Q. Are you taking more control of your tennis, though, now that you've had that time apart? Since you've got back with your mother again, have you had more freedom than you used to have or more responsibility?
Martina Hingis: It's nice that I don't have to do all these things - that's what I realised. In the beginning, when you wake up she's doing my stringing, she's doing other things; Mario is doing, you know, all the other coordination things, so I don't have to worry about practise, about racquets, about anything which I had to do. And this is nice, I can only focus on my game, and this is where I don't have to waste energy as some other players sometimes have to do.
Q. When you had that enforced rest in October, did you think about your tennis, how much you missed it? Did you appreciate it more and decide that you wanted to set some goals or change things?
Martina Hingis: I always loved this game, it's just sometimes it was just too much. You know, it's not like I have this body of a robot. I mean, sometimes you just - it's probably good to have a forced break, it doesn't have to necessarily be an injury.
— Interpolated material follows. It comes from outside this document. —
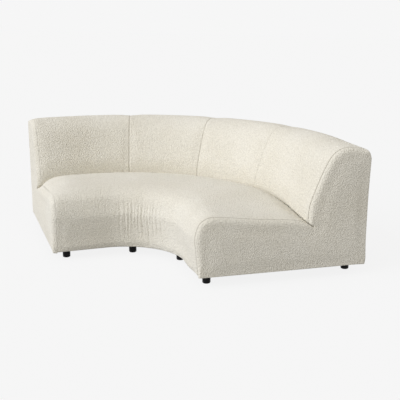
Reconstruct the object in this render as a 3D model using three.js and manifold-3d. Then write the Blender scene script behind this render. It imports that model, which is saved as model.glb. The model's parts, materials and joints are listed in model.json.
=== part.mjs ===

But I think you learn from mistakes and you go behind things a little bit different, and you get smarter. You just know where your limits are, you know, realise when to cut back and when to do things and when it's the right time.
Q. You said you have exceeded your expectations so far this year; what did you anticipate coming into this? You didn't expect to get to the final?
Martina Hingis: Well, you always hope, but you don't know if it's going to happen, if it's going to be the truth. You know, you give it everything; I mean, I have been practising like maybe never before, when I was a child. But you don't know if it's going to work out right at the first tournament.